Stated exercise: Reproduce exactly the lines from the line with "Model this object" through the line with "# Lengths named", both included, and no other lines.

Data in this exercise:

--- BEGIN ---

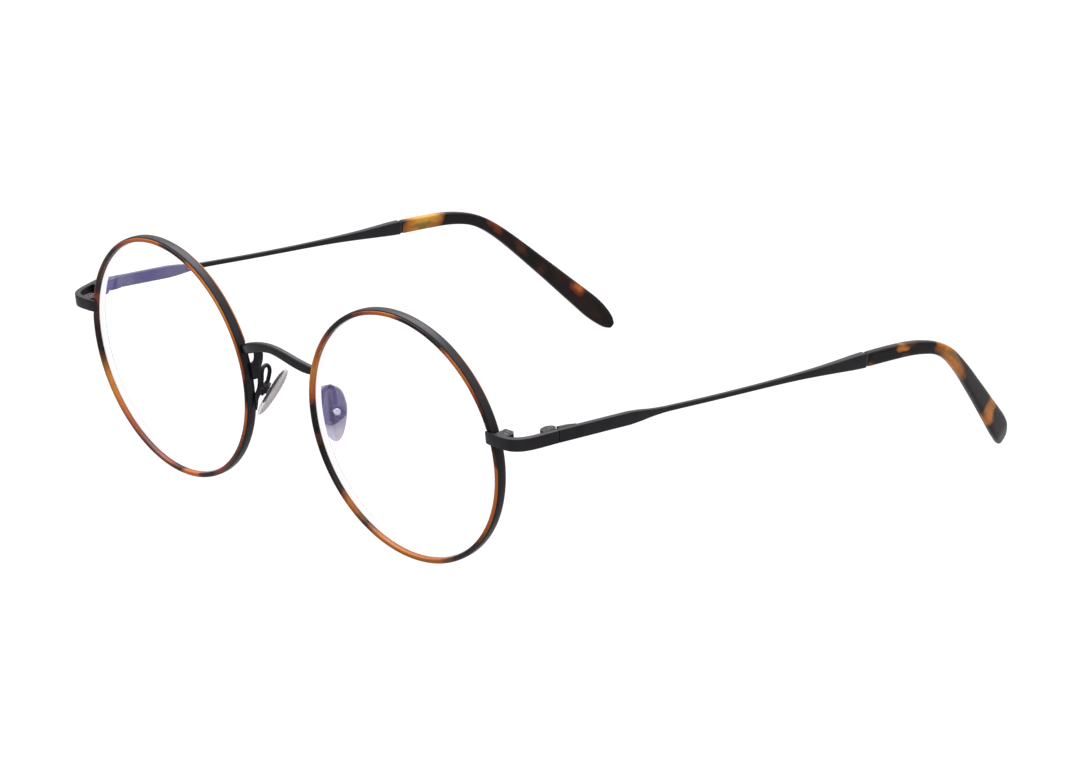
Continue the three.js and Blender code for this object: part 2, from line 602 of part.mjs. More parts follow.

--- END ---
--- BEGIN ---

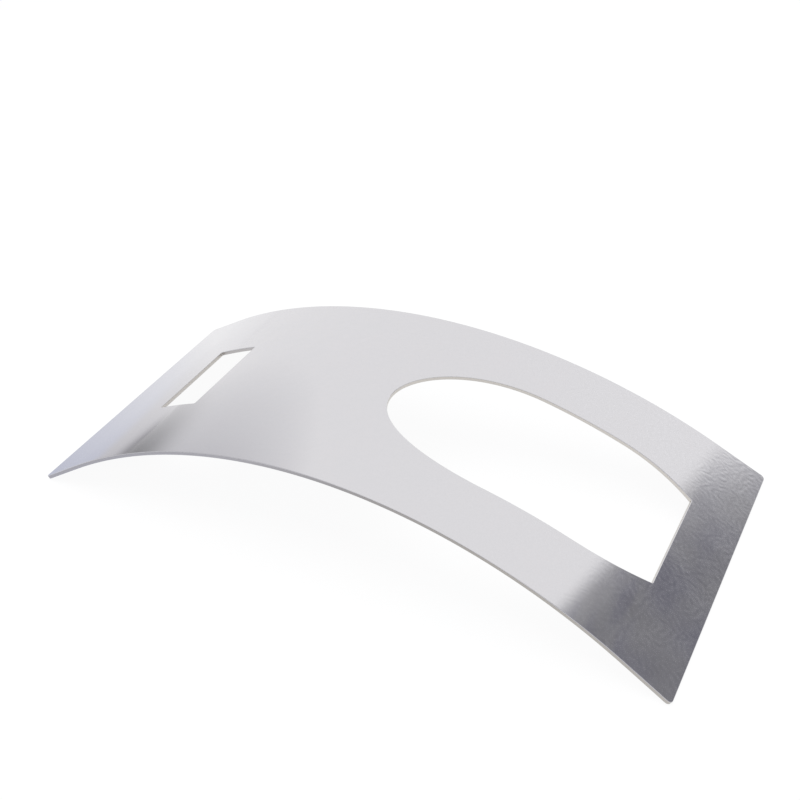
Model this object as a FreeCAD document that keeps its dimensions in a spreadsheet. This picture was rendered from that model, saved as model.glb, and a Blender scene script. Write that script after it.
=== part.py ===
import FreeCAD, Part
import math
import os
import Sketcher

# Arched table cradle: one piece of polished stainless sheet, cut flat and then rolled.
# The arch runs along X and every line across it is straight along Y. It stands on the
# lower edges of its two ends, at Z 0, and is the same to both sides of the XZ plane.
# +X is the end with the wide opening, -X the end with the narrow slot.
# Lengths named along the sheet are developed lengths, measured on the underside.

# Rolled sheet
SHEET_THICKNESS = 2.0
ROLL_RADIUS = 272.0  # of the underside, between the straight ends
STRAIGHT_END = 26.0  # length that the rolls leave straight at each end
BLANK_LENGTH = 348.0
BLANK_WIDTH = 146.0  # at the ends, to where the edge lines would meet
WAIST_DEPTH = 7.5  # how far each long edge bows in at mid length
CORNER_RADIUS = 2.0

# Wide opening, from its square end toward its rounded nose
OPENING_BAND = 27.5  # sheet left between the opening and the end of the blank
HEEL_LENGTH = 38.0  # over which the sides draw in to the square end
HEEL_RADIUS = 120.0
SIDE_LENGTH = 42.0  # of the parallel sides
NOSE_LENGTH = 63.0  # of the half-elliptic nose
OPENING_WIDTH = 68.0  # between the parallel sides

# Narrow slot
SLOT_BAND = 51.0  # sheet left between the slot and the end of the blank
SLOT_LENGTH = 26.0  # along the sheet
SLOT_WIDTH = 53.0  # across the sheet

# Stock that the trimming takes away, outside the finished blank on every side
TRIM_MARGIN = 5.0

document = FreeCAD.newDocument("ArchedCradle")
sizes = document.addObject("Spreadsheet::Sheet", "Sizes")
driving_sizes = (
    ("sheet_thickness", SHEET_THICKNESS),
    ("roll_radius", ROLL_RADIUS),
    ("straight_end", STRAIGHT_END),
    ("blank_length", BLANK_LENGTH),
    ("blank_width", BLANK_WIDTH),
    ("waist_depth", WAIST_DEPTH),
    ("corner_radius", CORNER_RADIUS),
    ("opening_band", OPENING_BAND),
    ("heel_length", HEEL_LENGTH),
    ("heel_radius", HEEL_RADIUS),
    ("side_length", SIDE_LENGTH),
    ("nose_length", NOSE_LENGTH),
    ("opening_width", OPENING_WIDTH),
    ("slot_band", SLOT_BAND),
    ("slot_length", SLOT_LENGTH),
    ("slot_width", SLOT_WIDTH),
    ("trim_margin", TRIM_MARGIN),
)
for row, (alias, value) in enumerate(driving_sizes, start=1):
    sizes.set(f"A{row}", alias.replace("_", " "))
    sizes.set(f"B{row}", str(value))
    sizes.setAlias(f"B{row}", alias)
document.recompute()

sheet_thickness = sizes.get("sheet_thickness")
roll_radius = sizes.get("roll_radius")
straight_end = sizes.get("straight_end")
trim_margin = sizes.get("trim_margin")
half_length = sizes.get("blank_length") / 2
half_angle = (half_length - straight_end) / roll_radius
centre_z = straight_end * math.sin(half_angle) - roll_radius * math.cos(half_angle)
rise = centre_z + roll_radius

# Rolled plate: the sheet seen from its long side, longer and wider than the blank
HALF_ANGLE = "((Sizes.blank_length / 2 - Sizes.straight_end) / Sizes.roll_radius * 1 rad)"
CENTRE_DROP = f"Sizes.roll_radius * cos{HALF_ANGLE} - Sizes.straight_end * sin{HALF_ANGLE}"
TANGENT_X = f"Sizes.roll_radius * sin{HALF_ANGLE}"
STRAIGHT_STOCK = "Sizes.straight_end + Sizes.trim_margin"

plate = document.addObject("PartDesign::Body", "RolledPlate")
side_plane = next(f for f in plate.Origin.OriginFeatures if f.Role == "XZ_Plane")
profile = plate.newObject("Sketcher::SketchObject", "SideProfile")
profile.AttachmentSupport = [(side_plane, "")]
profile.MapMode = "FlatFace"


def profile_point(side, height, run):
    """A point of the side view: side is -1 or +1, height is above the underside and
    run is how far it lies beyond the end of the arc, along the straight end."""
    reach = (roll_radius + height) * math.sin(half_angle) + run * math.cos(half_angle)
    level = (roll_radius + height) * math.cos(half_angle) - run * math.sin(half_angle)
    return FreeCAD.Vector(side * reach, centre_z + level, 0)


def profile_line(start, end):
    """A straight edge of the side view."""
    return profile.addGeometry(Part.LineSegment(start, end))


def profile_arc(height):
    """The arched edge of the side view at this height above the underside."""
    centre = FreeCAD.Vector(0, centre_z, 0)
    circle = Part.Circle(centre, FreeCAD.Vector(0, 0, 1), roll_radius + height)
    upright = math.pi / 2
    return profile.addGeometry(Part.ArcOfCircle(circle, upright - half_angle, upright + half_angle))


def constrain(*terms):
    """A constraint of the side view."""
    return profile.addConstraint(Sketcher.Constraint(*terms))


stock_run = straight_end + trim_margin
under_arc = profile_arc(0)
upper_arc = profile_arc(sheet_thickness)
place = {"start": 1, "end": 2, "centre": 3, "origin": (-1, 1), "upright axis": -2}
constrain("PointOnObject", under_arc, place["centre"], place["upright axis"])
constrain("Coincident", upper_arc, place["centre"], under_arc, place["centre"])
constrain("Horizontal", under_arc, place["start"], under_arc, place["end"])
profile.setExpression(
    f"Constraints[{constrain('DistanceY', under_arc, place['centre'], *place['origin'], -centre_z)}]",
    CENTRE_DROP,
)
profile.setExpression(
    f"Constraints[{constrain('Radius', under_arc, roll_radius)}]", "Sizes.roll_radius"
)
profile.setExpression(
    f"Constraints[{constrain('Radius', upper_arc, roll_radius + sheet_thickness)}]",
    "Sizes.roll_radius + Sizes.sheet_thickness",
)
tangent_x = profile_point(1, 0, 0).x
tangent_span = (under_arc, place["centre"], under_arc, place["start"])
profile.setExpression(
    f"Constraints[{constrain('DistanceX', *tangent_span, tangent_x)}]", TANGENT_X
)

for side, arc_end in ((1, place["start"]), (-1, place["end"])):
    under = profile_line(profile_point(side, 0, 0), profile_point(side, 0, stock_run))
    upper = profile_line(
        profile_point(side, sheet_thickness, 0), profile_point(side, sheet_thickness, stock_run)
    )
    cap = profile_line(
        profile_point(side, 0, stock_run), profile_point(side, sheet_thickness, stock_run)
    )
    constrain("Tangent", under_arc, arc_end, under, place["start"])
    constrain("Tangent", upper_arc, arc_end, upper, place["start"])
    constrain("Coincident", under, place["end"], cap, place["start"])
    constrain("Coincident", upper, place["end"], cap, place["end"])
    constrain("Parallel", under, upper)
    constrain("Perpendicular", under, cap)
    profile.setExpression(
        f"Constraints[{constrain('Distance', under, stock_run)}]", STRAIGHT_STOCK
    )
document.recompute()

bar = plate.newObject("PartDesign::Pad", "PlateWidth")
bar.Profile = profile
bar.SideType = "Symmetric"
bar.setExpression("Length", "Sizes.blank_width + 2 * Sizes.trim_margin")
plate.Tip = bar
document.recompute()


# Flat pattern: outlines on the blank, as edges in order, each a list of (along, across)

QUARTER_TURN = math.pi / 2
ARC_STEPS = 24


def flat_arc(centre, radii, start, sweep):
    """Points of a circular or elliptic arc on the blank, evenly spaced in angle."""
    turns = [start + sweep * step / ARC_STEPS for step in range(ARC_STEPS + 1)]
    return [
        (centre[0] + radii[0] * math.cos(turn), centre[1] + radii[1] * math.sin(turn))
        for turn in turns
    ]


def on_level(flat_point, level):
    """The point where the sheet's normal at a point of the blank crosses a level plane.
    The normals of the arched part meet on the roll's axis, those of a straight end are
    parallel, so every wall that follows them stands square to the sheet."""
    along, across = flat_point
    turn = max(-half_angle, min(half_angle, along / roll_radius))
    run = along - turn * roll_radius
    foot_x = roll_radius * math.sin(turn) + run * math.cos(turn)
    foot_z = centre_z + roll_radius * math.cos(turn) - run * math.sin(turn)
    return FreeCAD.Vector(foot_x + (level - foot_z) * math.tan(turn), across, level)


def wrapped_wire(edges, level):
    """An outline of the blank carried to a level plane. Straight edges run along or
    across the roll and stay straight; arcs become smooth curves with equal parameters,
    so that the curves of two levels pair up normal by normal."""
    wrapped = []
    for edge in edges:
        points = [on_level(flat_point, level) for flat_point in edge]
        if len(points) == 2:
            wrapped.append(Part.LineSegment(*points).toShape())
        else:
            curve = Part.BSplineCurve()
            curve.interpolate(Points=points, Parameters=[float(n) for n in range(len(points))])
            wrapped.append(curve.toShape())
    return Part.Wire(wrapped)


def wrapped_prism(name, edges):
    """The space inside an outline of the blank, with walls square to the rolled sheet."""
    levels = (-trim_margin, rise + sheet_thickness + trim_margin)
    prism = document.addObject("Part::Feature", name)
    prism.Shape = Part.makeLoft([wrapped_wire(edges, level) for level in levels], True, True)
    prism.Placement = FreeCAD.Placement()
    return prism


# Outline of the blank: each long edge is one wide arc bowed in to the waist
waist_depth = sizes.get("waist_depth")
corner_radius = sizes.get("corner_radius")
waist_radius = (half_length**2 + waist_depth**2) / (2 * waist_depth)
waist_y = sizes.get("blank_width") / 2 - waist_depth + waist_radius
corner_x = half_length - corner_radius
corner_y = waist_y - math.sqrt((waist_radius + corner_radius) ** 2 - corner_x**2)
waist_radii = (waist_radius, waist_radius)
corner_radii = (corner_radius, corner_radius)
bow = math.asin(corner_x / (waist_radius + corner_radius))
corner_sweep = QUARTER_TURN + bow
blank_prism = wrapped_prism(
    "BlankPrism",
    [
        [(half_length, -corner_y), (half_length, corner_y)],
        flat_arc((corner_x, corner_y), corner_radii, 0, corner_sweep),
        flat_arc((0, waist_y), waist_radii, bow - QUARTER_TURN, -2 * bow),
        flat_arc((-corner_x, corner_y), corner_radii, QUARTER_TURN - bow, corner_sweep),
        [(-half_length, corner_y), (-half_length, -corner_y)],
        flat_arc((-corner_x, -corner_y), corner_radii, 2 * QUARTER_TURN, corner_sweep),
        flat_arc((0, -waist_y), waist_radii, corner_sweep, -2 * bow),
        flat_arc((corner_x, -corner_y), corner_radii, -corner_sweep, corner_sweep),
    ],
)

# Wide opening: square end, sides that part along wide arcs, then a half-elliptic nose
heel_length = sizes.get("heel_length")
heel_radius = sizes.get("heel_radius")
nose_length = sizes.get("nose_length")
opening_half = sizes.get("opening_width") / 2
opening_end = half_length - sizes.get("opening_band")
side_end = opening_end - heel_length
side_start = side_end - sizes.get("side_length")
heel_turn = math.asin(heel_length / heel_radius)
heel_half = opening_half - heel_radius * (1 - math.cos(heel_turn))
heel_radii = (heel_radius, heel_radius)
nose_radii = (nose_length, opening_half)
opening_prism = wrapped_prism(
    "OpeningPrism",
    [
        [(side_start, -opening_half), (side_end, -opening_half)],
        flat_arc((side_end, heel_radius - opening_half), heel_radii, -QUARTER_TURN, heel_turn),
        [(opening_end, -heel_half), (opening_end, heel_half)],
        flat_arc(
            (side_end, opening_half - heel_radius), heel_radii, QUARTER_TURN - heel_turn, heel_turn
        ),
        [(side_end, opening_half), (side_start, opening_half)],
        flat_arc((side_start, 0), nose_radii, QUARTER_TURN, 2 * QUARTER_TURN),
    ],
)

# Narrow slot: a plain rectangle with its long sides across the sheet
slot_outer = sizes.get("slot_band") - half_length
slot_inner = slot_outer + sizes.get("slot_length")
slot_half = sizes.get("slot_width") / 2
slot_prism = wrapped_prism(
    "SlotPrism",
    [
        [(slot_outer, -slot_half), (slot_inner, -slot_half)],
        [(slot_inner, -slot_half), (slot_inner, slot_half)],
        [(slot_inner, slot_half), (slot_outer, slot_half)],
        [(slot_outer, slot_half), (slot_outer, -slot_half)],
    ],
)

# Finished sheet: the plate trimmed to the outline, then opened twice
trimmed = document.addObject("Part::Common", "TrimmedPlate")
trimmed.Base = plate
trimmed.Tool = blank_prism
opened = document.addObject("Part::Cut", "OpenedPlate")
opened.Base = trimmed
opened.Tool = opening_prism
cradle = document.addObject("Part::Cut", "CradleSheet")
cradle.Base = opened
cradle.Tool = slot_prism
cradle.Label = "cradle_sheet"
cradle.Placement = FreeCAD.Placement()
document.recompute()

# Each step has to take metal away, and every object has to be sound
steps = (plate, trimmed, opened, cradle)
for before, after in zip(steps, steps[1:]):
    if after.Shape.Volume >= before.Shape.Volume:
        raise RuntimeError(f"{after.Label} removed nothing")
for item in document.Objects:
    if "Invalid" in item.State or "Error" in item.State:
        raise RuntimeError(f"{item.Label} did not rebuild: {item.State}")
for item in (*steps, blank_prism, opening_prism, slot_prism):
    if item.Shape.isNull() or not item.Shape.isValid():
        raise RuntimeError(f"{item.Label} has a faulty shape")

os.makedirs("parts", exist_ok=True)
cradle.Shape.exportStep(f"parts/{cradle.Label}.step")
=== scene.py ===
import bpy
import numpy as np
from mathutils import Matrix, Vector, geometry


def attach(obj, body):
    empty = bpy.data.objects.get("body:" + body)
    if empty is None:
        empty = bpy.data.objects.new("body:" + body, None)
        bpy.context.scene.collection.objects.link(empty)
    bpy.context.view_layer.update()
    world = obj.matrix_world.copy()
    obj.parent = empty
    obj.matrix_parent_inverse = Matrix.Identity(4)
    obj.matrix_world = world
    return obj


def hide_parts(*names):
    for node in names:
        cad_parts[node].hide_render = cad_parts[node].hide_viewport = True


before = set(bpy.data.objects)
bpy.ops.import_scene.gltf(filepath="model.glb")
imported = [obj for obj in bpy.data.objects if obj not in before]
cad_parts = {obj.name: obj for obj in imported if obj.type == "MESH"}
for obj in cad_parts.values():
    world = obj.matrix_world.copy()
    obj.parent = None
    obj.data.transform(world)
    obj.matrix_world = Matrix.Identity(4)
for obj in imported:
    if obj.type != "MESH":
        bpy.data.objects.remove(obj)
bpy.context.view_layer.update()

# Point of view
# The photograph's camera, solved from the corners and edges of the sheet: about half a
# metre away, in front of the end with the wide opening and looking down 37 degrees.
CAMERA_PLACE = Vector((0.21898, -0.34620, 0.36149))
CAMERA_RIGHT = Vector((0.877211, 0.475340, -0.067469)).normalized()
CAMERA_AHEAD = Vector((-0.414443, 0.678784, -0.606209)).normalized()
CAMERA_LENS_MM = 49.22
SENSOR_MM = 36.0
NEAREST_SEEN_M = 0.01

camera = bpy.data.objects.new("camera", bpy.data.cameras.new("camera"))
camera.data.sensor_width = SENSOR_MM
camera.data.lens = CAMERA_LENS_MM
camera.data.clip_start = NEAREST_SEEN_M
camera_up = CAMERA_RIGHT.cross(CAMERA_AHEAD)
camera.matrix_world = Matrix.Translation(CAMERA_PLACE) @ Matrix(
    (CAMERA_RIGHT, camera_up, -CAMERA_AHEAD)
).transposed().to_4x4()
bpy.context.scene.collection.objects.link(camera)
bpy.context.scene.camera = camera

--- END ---

Exercise result:
Model this object as a FreeCAD document that keeps its dimensions in a spreadsheet. This picture was rendered from that model, saved as model.glb, and a Blender scene script. Write that script after it.
=== part.py ===
import FreeCAD, Part
import math
import os
import Sketcher

# Arched table cradle: one piece of polished stainless sheet, cut flat and then rolled.
# The arch runs along X and every line across it is straight along Y. It stands on the
# lower edges of its two ends, at Z 0, and is the same to both sides of the XZ plane.
# +X is the end with the wide opening, -X the end with the narrow slot.
# Lengths named along the sheet are developed lengths, measured on the underside.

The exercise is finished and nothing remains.